As commodities are priced in U.S. dollars, generally, a stronger dollar leads to a decline in commodity prices. Historically, there is an inverse relationship between gold prices and U.S. real interest rates. However, recently, the rise in U.S. ten-year bond yields and the strengthening of the dollar has not led to a decline in the prices of gold, crude oil, and other commodities; instead, they have moved in tandem.

It can be observed that in the past month, gold prices have experienced two rounds of accelerated increases. Today, the COMEX gold price once broke through $2,300 per ounce, and the Shanghai gold price closed above 541 yuan per gram. In addition to gold, crude oil, copper, aluminum, and other commodities have also skyrocketed, all reaching recent highs.

Compared to the commodity boom, global stock markets were suppressed by U.S. bond yields and the dollar today. U.S. stocks fell sharply last night, with the Dow Jones Industrial Average down by 1% and the Nasdaq down by 0.95%. Today, stock markets in the Asia-Pacific region generally fell, with the Hang Seng Index in Hong Kong falling by more than 1%, the South Korean Kospi falling by 1.68%, and the Nikkei 225 falling by nearly 1%.

Looking specifically at the A-share market, due to the approaching Qingming holiday, there is a strong risk-averse sentiment before the holiday, and the market shows a severe reduction in trading volume. Resource stocks such as coal and non-ferrous metals have soared, while technology stocks have been neglected. Although technology stocks once pulled up a wave with the help of an earthquake, they still failed to outperform resource stocks. By the close, the Shanghai Composite Index fell by 0.18%, and the ChiNext Index fell by 1.08%. The total turnover of the two markets shrank to 0.91 trillion, and the net outflow of foreign capital was 2.275 billion, with more than 3,400 stocks falling.Looking at the industry perspective, non-ferrous metals, coal, agriculture, forestry, animal husbandry, fisheries, petroleum and petrochemicals, and textiles and apparel industries are leading the gains, while the computer, media, communications, beauty and personal care, and automotive industries are leading the declines.

After spending some time in the A-share market, one will find that it is a highly stylized market. Due to the predominance of speculative capital and retail investors, the pricing exhibits a very strong trend mindset, which can be bluntly described as chasing gains and cutting losses. Whenever an industry shows a profit effect, it is usually swarmed by investors, which can lead to a siphoning effect on other sectors, resulting in an extreme phenomenon where only one side is rising. A market trend that could have lasted for a while is often overspent in a very short period due to the speculative herd mentality, and after a round of speculation, the funds that chased the gains can get trapped at the peak.
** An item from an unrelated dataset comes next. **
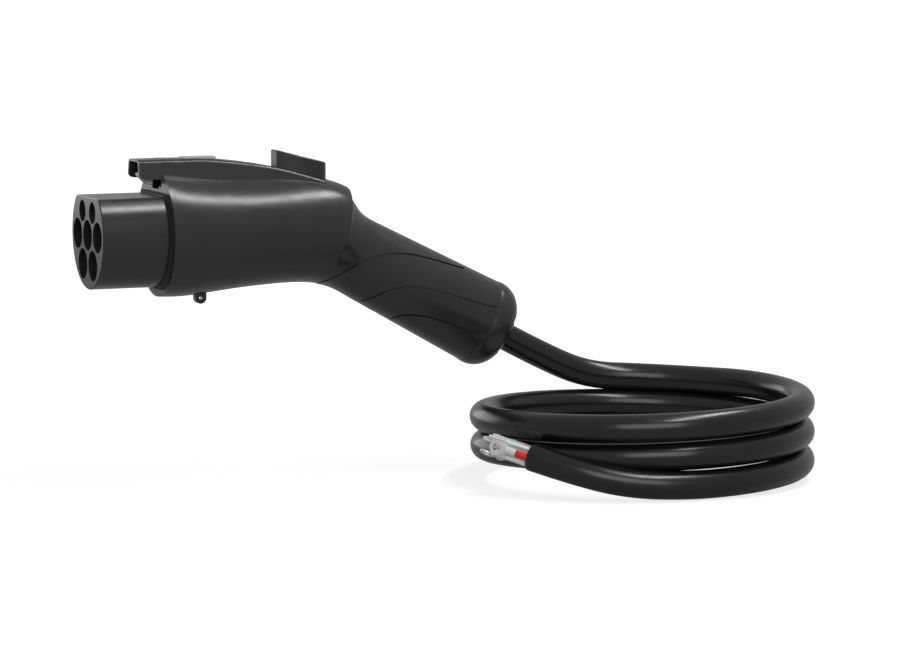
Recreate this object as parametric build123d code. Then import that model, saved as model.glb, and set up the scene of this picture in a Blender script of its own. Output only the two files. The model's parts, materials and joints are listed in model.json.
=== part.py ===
"""Electric-vehicle charging plug: seven-pin connector, latched pistol handle and coiled cable.

Frame: millimetres, X along the nose axis from the mating face back into the handle, +Z up.
The origin is the centre of the nose's front face.  The handle droops below the X axis at
grip_slope, and everything inside it is placed by (s, t): s along the grip axis, measured from
the middle of the end face, and t square to it, upwards.
"""
from build123d import *
import math
import os

os.makedirs("parts", exist_ok=True)

# ---------------------------------------------------------------- clearances and common walls
seat_fit = 0.03          # pieces that are pressed or moulded in
pivot_fit = 0.08         # the latch on its pin
close_fit = 0.1          # pieces that are screwed or dropped together
running_gap = 0.35       # pieces that slide or swing past each other
shell_wall = 2.8
tunnel_wall = 1.5

# ---------------------------------------------------------------- nose (contact insulator)
nose_radius = 27.75
nose_flat_height = 19.6
nose_corner = 4.0
nose_length = 62.0
nose_edge = 0.5
nose_rear_step = 2.2
flange_lip = 1.75
flange_start = 42.5
flange_thickness = 3.8
cavity_depth = 42.0
power_cavity_radius = 7.8
signal_cavity_radius = 5.5
contact_pitch = 17.3
lower_row_height = -15.0
upper_row_height = 12.05
side_row = contact_pitch / 2

# ---------------------------------------------------------------- contacts
power_pin_radius = 3.0
signal_pin_radius = 1.5
pin_recess = 8.0
pin_root_step = 0.4
collar_length = 4.0
collar_lip = 1.6
crimp_radius = 3.4
signal_crimp_radius = 2.0
crimp_length = 10.0
crimp_hole_depth = 6.0
retainer_thickness = 4.0
retainer_screw_places = [(0.0, 13.0), (18.2, -10.5), (-18.2, -10.5)]
retainer_screw_length = 30.0

# ---------------------------------------------------------------- screws
screw_radius = 1.5
screw_head_radius = 2.75
screw_head_height = 2.2
socket_depth = 1.2
socket_width = 2.0
boss_radius = 3.4

# ---------------------------------------------------------------- barrel of the handle
shell_front = 36.4
seal_front = 34.4
seal_lip_radius = 31.3
seal_low_edge = -28.4
seal_high_edge = 20.9
seal_depth = 3.4
# centre X, centre Z, tilt from vertical, radius
barrel_stations = [
    (shell_front, 0.0, 0.0, 32.7),
    (60.0, -1.2, 0.0, 30.7),
    (82.0, -0.4, 0.0, 29.1),
    (104.0, 0.1, 0.0, 28.2),
    (118.1, -0.9, 8.2, 27.5),
    (130.85, -4.05, 18.7, 26.35),
]
shoulder_stations = [
    (134.25, -8.05, 19.3, 23.5),
    (138.25, -11.5, 20.5, 21.6),
    (142.3, -14.3, 22.9, 20.7),
    (146.6, -16.7, 26.0, 20.6),
]

# ---------------------------------------------------------------- grip
grip_slope = 28.0
end_centre_x = 225.5
end_centre_z = -57.5
grip_axis_drop = -1.05
grip_neck_s = -72.0
grip_neck_radius = 21.15
grip_blend_s = [-84.0, -79.0, -74.0, -69.0, -64.0]
grip_end_s = -14.0
grip_end_radius = 22.9
groove_width = 0.8
groove_depth = 0.6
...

Currently, the A-share market's cyclical sectors such as non-ferrous metals have entered a phase of accelerated and frenzied increases. The market is telling stories like "the surge in gold prices is the prelude to a bull market in cyclical stocks," and gold itself is telling a story of "the collapse of the US dollar's credit." It is true that due to the abuse of hegemony by the US dollar, countries are indeed leaning towards diversifying their international reserves. However, the credit of a credit currency depends on a nation's future productivity. If even the credit of a country like the United States, which leads globally in technological innovation and AI technology, is to collapse, then whose currency would not collapse? One should not be bullish on AI while simultaneously bearish on the United States.

Of course, during the rise, all news is positive, and gold has the final say when it surges. We do not believe at all that the global economy will experience a strong recovery this year. The European economy is in recession, the US economy is in a state of stagflation, and we also rely on external demand. The story of reflation simply does not hold water. There is no problem with global central banks lowering interest rates, but without massive money printing like in 2020, there will not be significant inflation.